Analysis: The judgment pertains to an application filed by two companies, namely Aditya Marketing & Manufacturing Private Limited (Transferor Company) and Umang Commercial Company Private Limited (Transferee Company), seeking approval for a Scheme of Amalgamation under Sections 230(1) and 232(1) of the Companies Act, 2013. The Scheme aims to transfer the entire undertaking of the Transferor Company to the Transferee Company. The rationale behind the amalgamation includes the convenience and advantages of combining the businesses of both companies, leading to greater operational efficiency, enhanced capacity to raise funds, and more favorable trade terms. The Board of Directors of both companies unanimously approved the Scheme, and there are no pending proceedings against either company under Sections 210 to 227 of the Companies Act, 2013.

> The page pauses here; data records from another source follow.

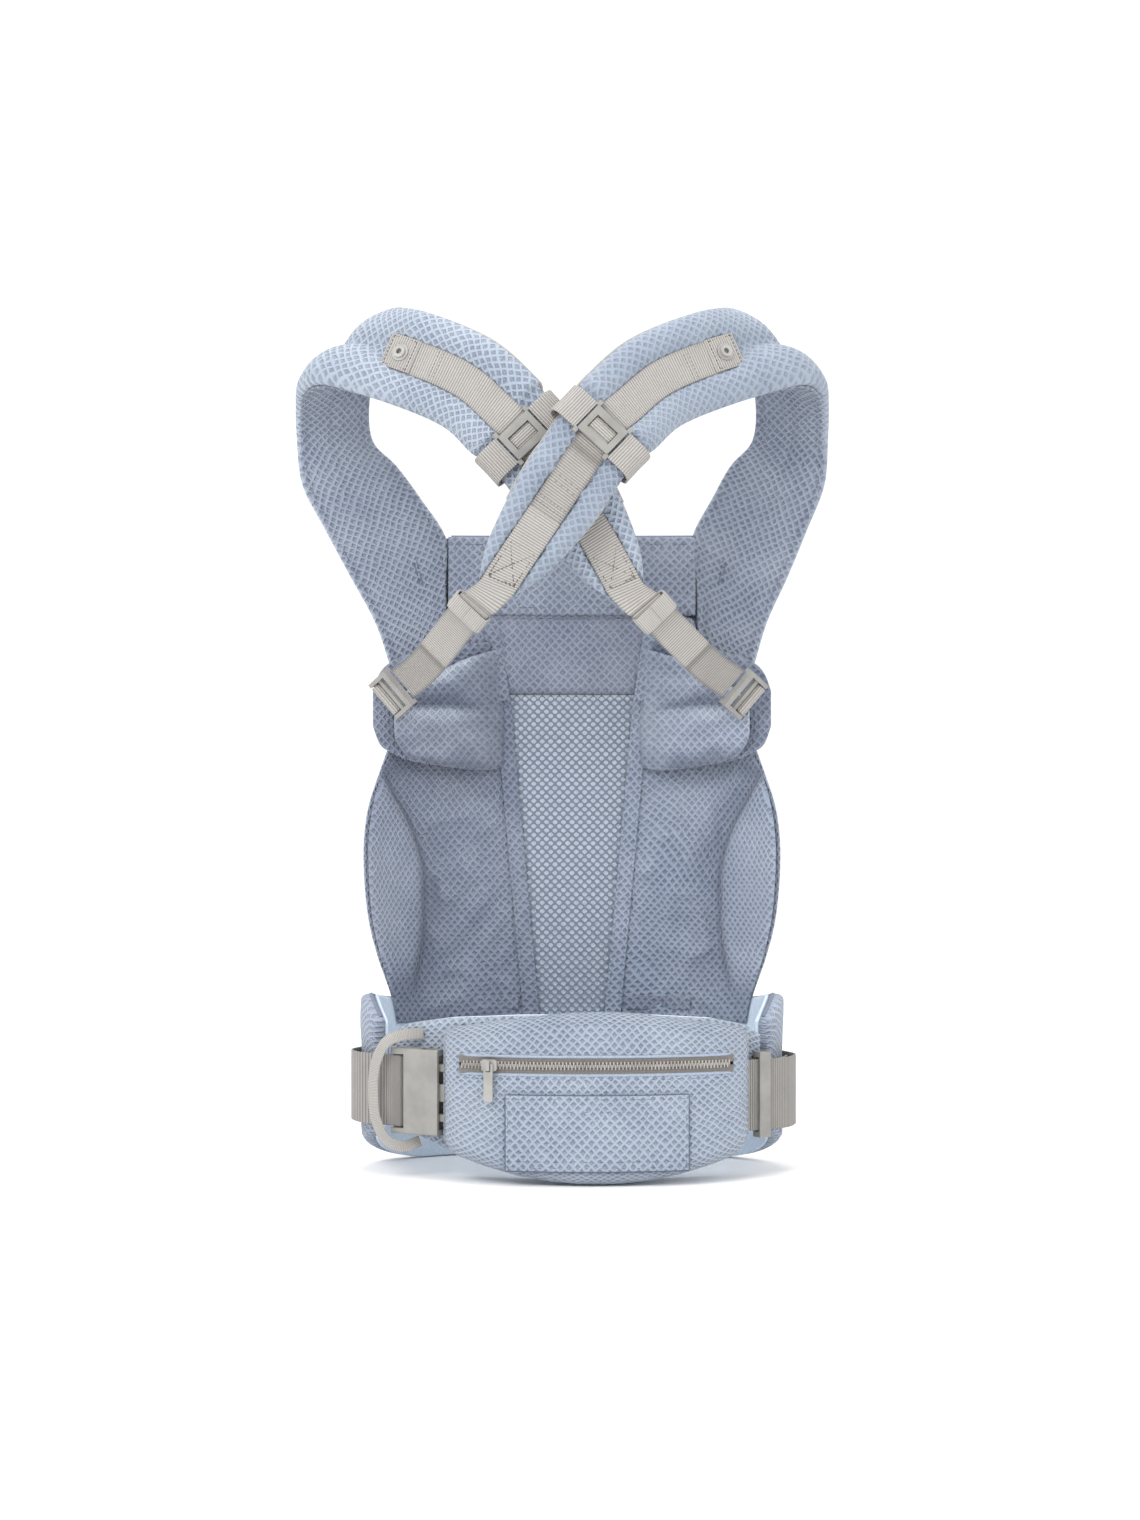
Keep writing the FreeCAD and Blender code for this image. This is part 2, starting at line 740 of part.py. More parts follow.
def make_buckle():
    half = BUCKLE_LENGTH / 2
    tall = BUCKLE_HEIGHT / 2
    deep = BUCKLE_DEPTH / 2
    shell = block(-half, half, -tall, tall, -deep, deep)
    shell = shell.makeFillet(1.6, [e for e in shell.Edges if abs(e.tangentAt(0).x) > 0.9])
    shell = shell.cut(block(-6, half + 1, -tall + 4, tall - 4, -4.5, 4.5))
    shell = shell.cut(block(2.6, 15, -tall - 1, tall + 1, -4.5, 4.5))
    shell = shell.cut(block(-13, -8.5, -26, 26, -deep - 1, deep + 1))
    shell = shell.cut(block(-half - 1, -12, -26, 26, 3.2, deep + 1))
    shell = shell.cut(block(-half - 1, -12, -26, 26, -deep - 1, -3.2))
    save("buckle_housing", placed(shell, *buckle_axes()))
    tongue = block(-5.5, half + 7, -6, 6, -3.4, 3.4)
    base = block(PRONG_END + 0.8, half + 13, -24, 24, -4.1, 4.1)
    base = base.cut(block(half + 9, half + 11, -21, 21, -5, 5))
    save("buckle_male", placed(tongue.fuse(base), *buckle_axes()))
    for name, side in (("upper", 1), ("lower", -1)):
        prong = block(4.6, PRONG_END, 15, 20, -3.4, 3.4)
        shoulder = block(4.6, 13.5, 19, 29.0, -3.4, 3.4)
        prong = prong.fuse(shoulder)
        if side < 0:
            prong = prong.mirror(FreeCAD.Vector(0, 0, 0), FreeCAD.Vector(0, 1, 0))
        save(f"buckle_prong_{name}", placed(prong, *buckle_axes()))


def make_left_webbing():
    """Webbing from the wing round the housing's bar and back to its keeper."""
    z0 = WAIST_Z - WAIST_WEB_WIDTH / 2
    z1 = WAIST_Z + WAIST_WEB_WIDTH / 2
    path = [belt_point(angle, WEB_STANDOFF)[:2] for angle in (-68, -74, -80, -86)]
    path += [(-157.5, 2), (-157, -10), (-151, -24), (-140, -34.5)]
    path += [in_buckle(t, n)[:2] for t, n in ((-22, 4.6), (-16, 4.9), (-12, 4.3), (-10.7, 0))]
    path += [in_buckle(t, n)[:2] for t, n in ((-12, -4.3), (-16, -4.9), (-23, -4.4))]
    save("waist_webbing_left", plan_band(path, WEB, z0, z1))


def make_safety_loop():
    """Elastic loop over the webbing beside the buckle."""
    rows = [
        (-105, -42.5, 100),
        (-119, -47, 99),
        (-131, -48, 93.5),
        (-138, -47, 78),
        (-139.5, -45.5, 60),
        (-138, -47, 42),
        (-131, -48, 26.5),
        (-119, -47, 21),
        (-107, -42.5, 24),
    ]
    rings = []
    for i, p in enumerate(rows):
        along = unit(add(rows[min(i + 1, len(rows) - 1)], rows[max(i - 1, 0)], -1))
        outward = unit(cross(cross(along, (-0.45, -0.89, 0)), along))
        across = unit(cross(along, outward))
        corners = [(-4, 0), (4, 0), (4, 1.4), (-4, 1.4)]
        rings.append([add(add(p, across, w), outward, h) for w, h in corners])
    save("safety_loop", sweep(rings))


def make_right_webbing():
    """Webbing from the lumbar pad through a slide, round to the belt's right wing."""
    z0 = WAIST_Z - 3 - WAIST_WEB_WIDTH / 2
    z1 = WAIST_Z - 3 + WAIST_WEB_WIDTH / 2
    path = [arc_point(angle, 249.0, 0)[:2] for angle in (21, 24, 27, 30)]
    path += [(145.5, -36.4), (153.5, -28), (158.5, -15), (159.5, -2)]
    path += [belt_point(angle, WEB_STANDOFF)[:2] for angle in (84, 79, 74, 68)]
    save("waist_webbing_right", plan_band(path, WEB, z0, z1))
    tail = [arc_point(angle, 246.6, 0)[:2] for angle in (28.2, 30)] + [(140.2, -36.4), (146.5, -30), (151, -20), (153.6, -10)]
    save("waist_webbing_tail", plan_band(tail, WEB, z0 + 0.5, z1 - 0.5))
    outward = unit(add(arc_point(30, 1, 0), arc_point(30, 0, 0), -1))
    slide = block(-4.5, 4.5, -30, 30, -4.6, 4.4).cut(block(-5, 5, -26.2, 26.2, -2.7, 2.6))
    slide = placed(slide, arc_point(30, 247.8, WAIST_Z - 3), (0, 0, 1), outward)
    save("waist_slide", slide)


def make_waist():
    make_belt()
    make_lumbar_pad()
    make_pouch()
    make_zip()
    make_buckle()
    make_left_webbing()
    make_safety_loop()
    make_right_webbing()


make_straps()
make_panel()
make_waist()
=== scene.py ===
"""Looks of the soft baby carrier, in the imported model's frame."""

import bmesh
import bpy
import functools
import math
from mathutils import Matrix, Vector, noise
from mathutils.kdtree import KDTree


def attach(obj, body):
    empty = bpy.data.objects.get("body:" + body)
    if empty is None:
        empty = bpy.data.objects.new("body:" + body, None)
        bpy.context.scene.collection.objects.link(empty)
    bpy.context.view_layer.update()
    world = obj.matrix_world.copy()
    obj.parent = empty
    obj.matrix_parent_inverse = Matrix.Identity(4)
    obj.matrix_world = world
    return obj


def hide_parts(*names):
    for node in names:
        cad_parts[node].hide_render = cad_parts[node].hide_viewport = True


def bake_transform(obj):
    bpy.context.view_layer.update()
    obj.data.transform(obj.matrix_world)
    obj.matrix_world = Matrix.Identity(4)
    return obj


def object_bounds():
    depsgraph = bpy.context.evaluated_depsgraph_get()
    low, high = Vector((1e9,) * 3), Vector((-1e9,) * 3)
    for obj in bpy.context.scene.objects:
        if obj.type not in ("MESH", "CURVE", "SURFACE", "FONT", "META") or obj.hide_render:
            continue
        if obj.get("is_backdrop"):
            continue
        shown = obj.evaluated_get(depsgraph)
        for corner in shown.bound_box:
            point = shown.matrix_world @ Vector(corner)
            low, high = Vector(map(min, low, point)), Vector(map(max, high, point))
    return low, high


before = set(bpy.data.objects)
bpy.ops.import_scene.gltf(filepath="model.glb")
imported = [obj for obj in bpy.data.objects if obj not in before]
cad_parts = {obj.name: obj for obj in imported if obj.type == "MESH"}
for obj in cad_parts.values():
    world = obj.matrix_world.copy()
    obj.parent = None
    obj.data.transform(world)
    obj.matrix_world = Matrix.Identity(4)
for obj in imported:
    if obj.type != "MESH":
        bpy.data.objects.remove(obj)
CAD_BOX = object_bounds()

# All dimensions are millimetres in the body's own frame, as in the CAD model.
MIDDLE = (-7.05, -4.45, 0.0)      # the model's origin in the body's own frame
MM = 0.001                        # metres
LEFT = -1
RIGHT = 1
SIDES = {"left": LEFT, "right": RIGHT}

CLOTH_CELL = 5.0                  # cell of the remeshed copy that the cloth simulation runs on
CLOTH_MASS = 0.02                 # kilograms for one of its points
CLOTH_FRAMES = 20

STRAP_SIZE = (690, 96)            # length and width of a pad laid flat
STRAP_LINING_SIZE = (690, 94)
STRAP_SHIFT = -7.0                # sideways, where the straps cross
# Rows along the strap: x, y, z at its neck edge, then at its arm edge.
STRAP_STATIONS = [
    (90, 64, 350, 127, 56, 336),
    (92, 64, 388, 136, 60, 366),
    (92, 64, 423, 146, 62, 396),
    (91, 63, 456, 162, 61, 428),
    (109, 62, 488, 178, 58, 462),
    (124, 62, 511, 193, 54, 496),
    (141, 62, 530, 195, 44, 528),
    (143, 50, 561, 194, 30, 549),
    (134, 30, 595, 190, 12, 560),
    (117, 4, 614, 174, -8, 563),
    (97, -24, 611, 125, -30, 546),
    (52, -42, 590, 85, -42, 528),
    (22, -50, 564, 65, -50, 509),
    (3, -54, 540, 50, -54, 496),
    (-36, -57, 486, 13, -57, 451),
    (-63, -60, 418, -27, -60, 403),
]
LAST_STATION = 15.0
SHIFT_WEIGHTS = [0, 0, 0.1, 0.3, 0.6, 0.9] + [1] * 10
FRONT_STRAP_LIFT = [0] * 10 + [-1, -8, -17, -24, -26, -26]
FRONT_STRAP_ASIDE = [0] * 14 + [5, 0]
TAB_STATION = 10.0
RAIL_START = 10.28
SLIDER_STATION = 13.0
STRAP_WEB_HALF = 12.5
KEEPER_SHARE = 0.553              # place of the keeper along the side webbing, 0 to 1
WEB = 1.5                         # thickness of webbing
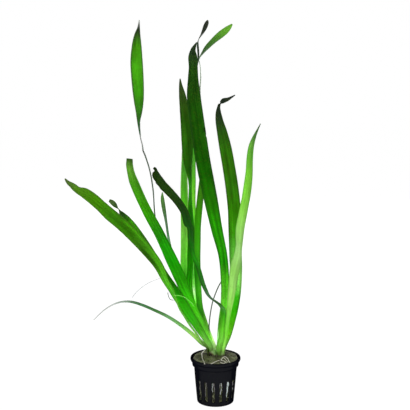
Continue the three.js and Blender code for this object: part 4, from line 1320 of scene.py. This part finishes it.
# Roots that run down the plug's side and show through the slots: degrees from the front, height of
# the upper end, height of the lower end, radius, tone
slotRoots = [
    (-7, 29, 9, 0.5, 0.5), (-5, 30, 17, 0.35, 0.9), (12, 29, 8, 0.4, 0.55), (17, 28, 14, 0.45, 0.85),
    (34.5, 30, 6, 0.9, 1.0), (38, 29, 8, 0.9, 1.0), (41, 28.5, 14, 0.6, 1.0), (59, 29, 12, 0.45, 0.7),
    (-29, 28, 10, 0.4, 0.45), (-52, 29, 12, 0.4, 0.4), (-68, 28, 8, 0.35, 0.35), (84, 28, 9, 0.4, 0.6),
]
sideRoot = {"onBack": 26, "steps": 19}
for i in range(sideRoot["onBack"]):
    slotRoots.append((draw.uniform(95, 285), draw.uniform(24, 30), draw.uniform(4, 14),
                      draw.uniform(0.25, 0.5), draw.uniform(0.3, 0.95)))
sideRoots, steps = [], sideRoot["steps"]
for degrees, high, low, thick, tone in slotRoots:
    angle, drift, points = math.radians(degrees), draw.gauss(0, 0.006), []
    for j in range(steps + 1):
        height = high + (low - high) * j / steps
        reach = woolRadius(height) + 0.25 + 0.35 * math.sin(j * 0.8 + degrees)
        points.append((onSide(angle, reach, height), thick))
        angle += drift + draw.gauss(0, 0.012)
    sideRoots.append((points, tone))
layStrands("side_roots", sideRoots, 6, wetRootFinish, "pale_root")
print("roots laid")


# The two stems.

stemForm = {
    "sheath": 0.4,  # how thick a sheath is
    "core": 50.6,  # height of the core's middle
    "coreHalf": 4.6,  # half its height
    "tints": [(0.0, "2c2212"), (0.13, "5a502e"), (0.3, "869454"), (0.55, "a0c67c"), (1.0, "8ccc5c")],
}


def makeStemFinish():
    material, tree = newMaterial("pale_stem_base")
    place = objectPlace(tree)
    x, y, z = splitVector(tree, place)
    stretched = addNode(tree, "ShaderNodeMapping", {"Vector": place, "Scale": (1, 1, 0.12)}).outputs[0]
    lines = addNoise(tree, stretched, 1500.0, 3.0)
    patches = addNoise(tree, place, 260.0, 3.0)
    rise = plus(tree, remap(tree, z, 0.0487, 0.056), remap(tree, patches, 0.3, 0.7, -0.16, 0.16))
    brownSide = remap(tree, x, -0.0005, -0.0065, 0.0, 0.8)
    colour = blendTints(tree, calculate(tree, "SUBTRACT", rise, brownSide), stemForm["tints"])
    colour = brighten(tree, colour, remap(tree, lines, 0.3, 0.7, 0.72, 1.18))
    finishFlesh(tree, 0.3, {
        "Base Color": colour, "Roughness": remap(tree, patches, 0.3, 0.7, 0.35, 0.5),
        "Normal": addBump(tree, lines, 0.6, 0.0003),
    }, {"Color": colour})
    return material


def growCrown(crown, finish):
    bm = bmesh.new()
    (footX, footY), (topX, topY) = crown["foot"], crown["top"]
    for start, end, low, high, out in crown["sheaths"]:
        made = bmesh.ops.create_grid(bm, x_segments=28, y_segments=14, size=0.5)["verts"]
        for vert in made:
            around, rise = vert.co.x + 0.5, vert.co.y + 0.5
            angle = math.radians(start + (end - start) * around)
            arch = math.sin(math.pi * around) ** 0.6  # the sheath's free edge slopes down to its ends
            height = low + (high - low) * rise * (0.45 + 0.55 * arch)
            bulge = out + 0.35 * math.sin(math.pi * rise) - 0.5 * rise * rise
            share = (height - low) / (high - low)
            wobble = 0.25 * noise.noise(Vector((angle * 2, height * 0.2, crown["seed"])))
            x = (footX + (topX - footX) * share + bulge + wobble) * math.cos(angle)
            y = (footY + (topY - footY) * share + bulge + wobble) * math.sin(angle)
            vert.co = (crown["centre"] + Vector((x, y, height))) * mm
        faces = list({face for vert in made for face in vert.link_faces})
        bmesh.ops.recalc_face_normals(bm, faces=faces)
        bmesh.ops.solidify(bm, geom=faces, thickness=stemForm["sheath"] * mm)
    core = bmesh.ops.create_uvsphere(bm, u_segments=32, v_segments=18, radius=1)["verts"]
    for vert in core:
        x, y, z = vert.co
        wobble = 1 + 0.06 * noise.noise(Vector((x * 2.5, y * 2.5, z + crown["seed"])))
        height = stemForm["core"] + z * stemForm["coreHalf"]
        vert.co = (crown["centre"] + Vector((x * footX * wobble, y * footY * wobble, height))) * mm
    bmesh.ops.recalc_face_normals(bm, faces=bm.faces)
    newPiece(crown["node"] + "_sheaths", bm, [finish], "pale_stem", [crown["node"]])


stemFinish = makeStemFinish()
for crown in crowns.values():
    growCrown(crown, stemFinish)
print("stems grown")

The judgment highlights that the exchange ratio of shares for the amalgamation has been determined on a fair and reasonable basis as per the Report of the Registered Valuer. It is noted that the Transferor Company has both Equity Shareholders and Preference Shareholders, while the Transferee Company has only Equity Shareholders. The Scheme has received consent from the Preference Shareholder of the Transferor Company. Additionally, both companies have only unsecured creditors, with no secured creditors involved.
Furthermore, the judgment outlines the procedural aspects for convening and holding separate meetings of Equity Shareholders and Unsecured Creditors of both companies to consider and approve the Scheme of Amalgamation. The appointment of a Chairperson and Scrutiniser for the meetings, the voting procedures, the determination of the cut-off date for eligibility to vote, and the reporting requirements post-meetings are detailed. The judgment emphasizes compliance with the Companies Act, 2013 rules and provisions, including the quorum requirements and voting mechanisms for the approval of the Scheme.
In conclusion, the Tribunal orders the Applicants to file an affidavit proving the service of notices and compliance with all directions before the scheduled meetings. The Chairperson is directed to report the meeting results to the Tribunal within four weeks, and notices under Section 230(5) of the Companies Act, 2013 are to be served to relevant authorities. The judgment disposes of the application and provides for the supply of certified copies of the Order to the parties upon fulfillment of formalities.